* Set task *
Give every line of the material again, exactly as written.

++++ Stored data

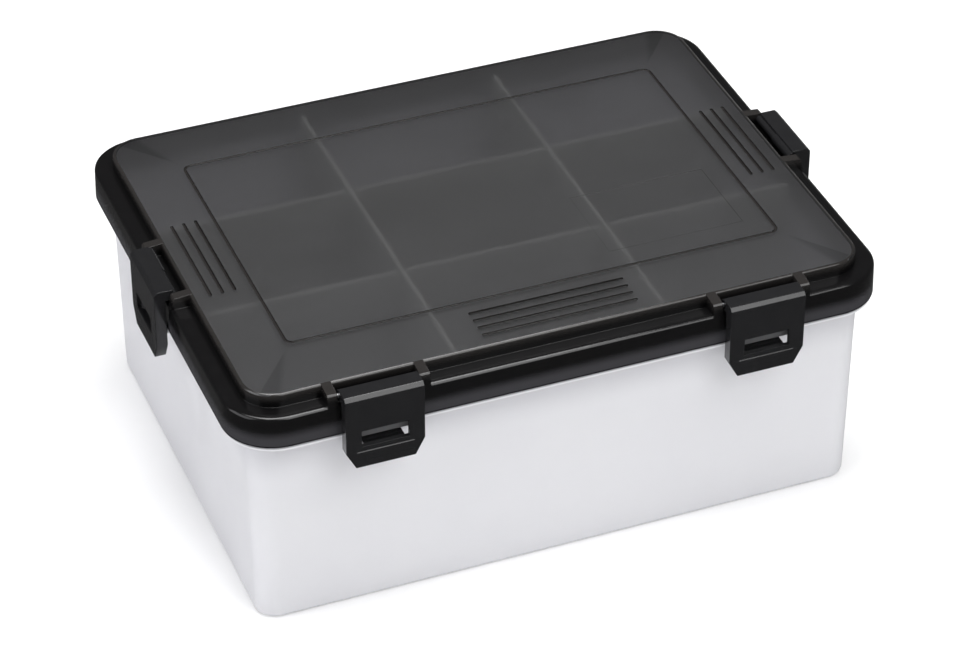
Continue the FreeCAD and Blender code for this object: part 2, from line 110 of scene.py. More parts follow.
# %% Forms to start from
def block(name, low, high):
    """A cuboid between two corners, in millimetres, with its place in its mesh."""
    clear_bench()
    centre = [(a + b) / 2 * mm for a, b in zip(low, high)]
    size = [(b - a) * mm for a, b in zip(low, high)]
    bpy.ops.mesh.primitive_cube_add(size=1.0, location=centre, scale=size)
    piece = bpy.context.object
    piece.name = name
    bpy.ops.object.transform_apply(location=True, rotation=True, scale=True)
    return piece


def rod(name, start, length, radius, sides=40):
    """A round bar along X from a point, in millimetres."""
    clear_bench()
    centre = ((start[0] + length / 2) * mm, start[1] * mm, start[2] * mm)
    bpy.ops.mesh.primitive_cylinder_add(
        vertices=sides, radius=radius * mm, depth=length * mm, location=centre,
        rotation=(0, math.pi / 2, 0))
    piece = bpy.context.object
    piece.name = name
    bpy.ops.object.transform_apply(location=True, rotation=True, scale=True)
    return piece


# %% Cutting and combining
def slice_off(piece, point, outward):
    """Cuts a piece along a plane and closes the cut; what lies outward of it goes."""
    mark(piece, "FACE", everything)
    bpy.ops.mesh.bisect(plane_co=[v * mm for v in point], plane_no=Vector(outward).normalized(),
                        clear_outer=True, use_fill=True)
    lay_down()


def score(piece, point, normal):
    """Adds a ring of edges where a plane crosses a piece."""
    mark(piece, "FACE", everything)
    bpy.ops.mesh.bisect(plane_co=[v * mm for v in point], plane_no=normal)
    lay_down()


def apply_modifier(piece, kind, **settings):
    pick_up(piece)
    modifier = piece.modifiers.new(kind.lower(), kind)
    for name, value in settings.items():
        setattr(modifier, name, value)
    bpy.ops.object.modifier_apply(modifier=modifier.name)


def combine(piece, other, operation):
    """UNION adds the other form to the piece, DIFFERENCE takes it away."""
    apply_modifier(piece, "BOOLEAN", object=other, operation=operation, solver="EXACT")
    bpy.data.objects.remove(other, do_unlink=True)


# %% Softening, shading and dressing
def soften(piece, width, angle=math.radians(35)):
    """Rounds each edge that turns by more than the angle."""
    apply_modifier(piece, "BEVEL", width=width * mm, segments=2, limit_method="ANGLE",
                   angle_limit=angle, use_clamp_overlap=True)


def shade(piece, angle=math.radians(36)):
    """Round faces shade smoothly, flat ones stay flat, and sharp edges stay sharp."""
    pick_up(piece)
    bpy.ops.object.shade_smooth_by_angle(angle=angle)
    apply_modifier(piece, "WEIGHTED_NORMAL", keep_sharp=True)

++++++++

* Full output *
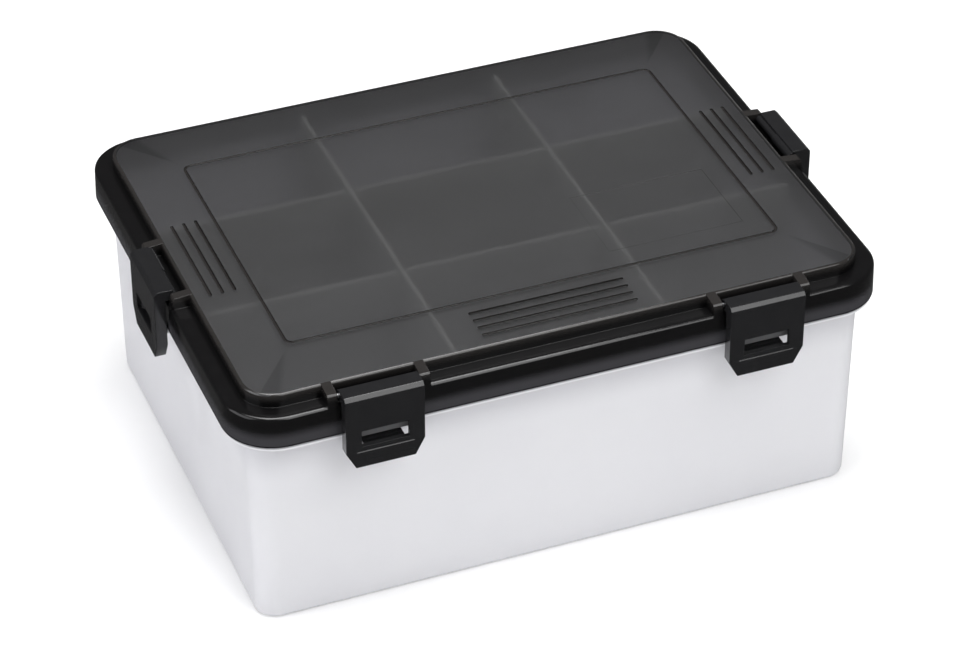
Continue the FreeCAD and Blender code for this object: part 2, from line 110 of scene.py. More parts follow.
# %% Forms to start from
def block(name, low, high):
    """A cuboid between two corners, in millimetres, with its place in its mesh."""
    clear_bench()
    centre = [(a + b) / 2 * mm for a, b in zip(low, high)]
    size = [(b - a) * mm for a, b in zip(low, high)]
    bpy.ops.mesh.primitive_cube_add(size=1.0, location=centre, scale=size)
    piece = bpy.context.object
    piece.name = name
    bpy.ops.object.transform_apply(location=True, rotation=True, scale=True)
    return piece


def rod(name, start, length, radius, sides=40):
    """A round bar along X from a point, in millimetres."""
    clear_bench()
    centre = ((start[0] + length / 2) * mm, start[1] * mm, start[2] * mm)
    bpy.ops.mesh.primitive_cylinder_add(
        vertices=sides, radius=radius * mm, depth=length * mm, location=centre,
        rotation=(0, math.pi / 2, 0))
    piece = bpy.context.object
    piece.name = name
    bpy.ops.object.transform_apply(location=True, rotation=True, scale=True)
    return piece


# %% Cutting and combining
def slice_off(piece, point, outward):
    """Cuts a piece along a plane and closes the cut; what lies outward of it goes."""
    mark(piece, "FACE", everything)
    bpy.ops.mesh.bisect(plane_co=[v * mm for v in point], plane_no=Vector(outward).normalized(),
                        clear_outer=True, use_fill=True)
    lay_down()


def score(piece, point, normal):
    """Adds a ring of edges where a plane crosses a piece."""
    mark(piece, "FACE", everything)
    bpy.ops.mesh.bisect(plane_co=[v * mm for v in point], plane_no=normal)
    lay_down()


def apply_modifier(piece, kind, **settings):
    pick_up(piece)
    modifier = piece.modifiers.new(kind.lower(), kind)
    for name, value in settings.items():
        setattr(modifier, name, value)
    bpy.ops.object.modifier_apply(modifier=modifier.name)


def combine(piece, other, operation):
    """UNION adds the other form to the piece, DIFFERENCE takes it away."""
    apply_modifier(piece, "BOOLEAN", object=other, operation=operation, solver="EXACT")
    bpy.data.objects.remove(other, do_unlink=True)


# %% Softening, shading and dressing
def soften(piece, width, angle=math.radians(35)):
    """Rounds each edge that turns by more than the angle."""
    apply_modifier(piece, "BEVEL", width=width * mm, segments=2, limit_method="ANGLE",
                   angle_limit=angle, use_clamp_overlap=True)


def shade(piece, angle=math.radians(36)):
    """Round faces shade smoothly, flat ones stay flat, and sharp edges stay sharp."""
    pick_up(piece)
    bpy.ops.object.shade_smooth_by_angle(angle=angle)
    apply_modifier(piece, "WEIGHTED_NORMAL", keep_sharp=True)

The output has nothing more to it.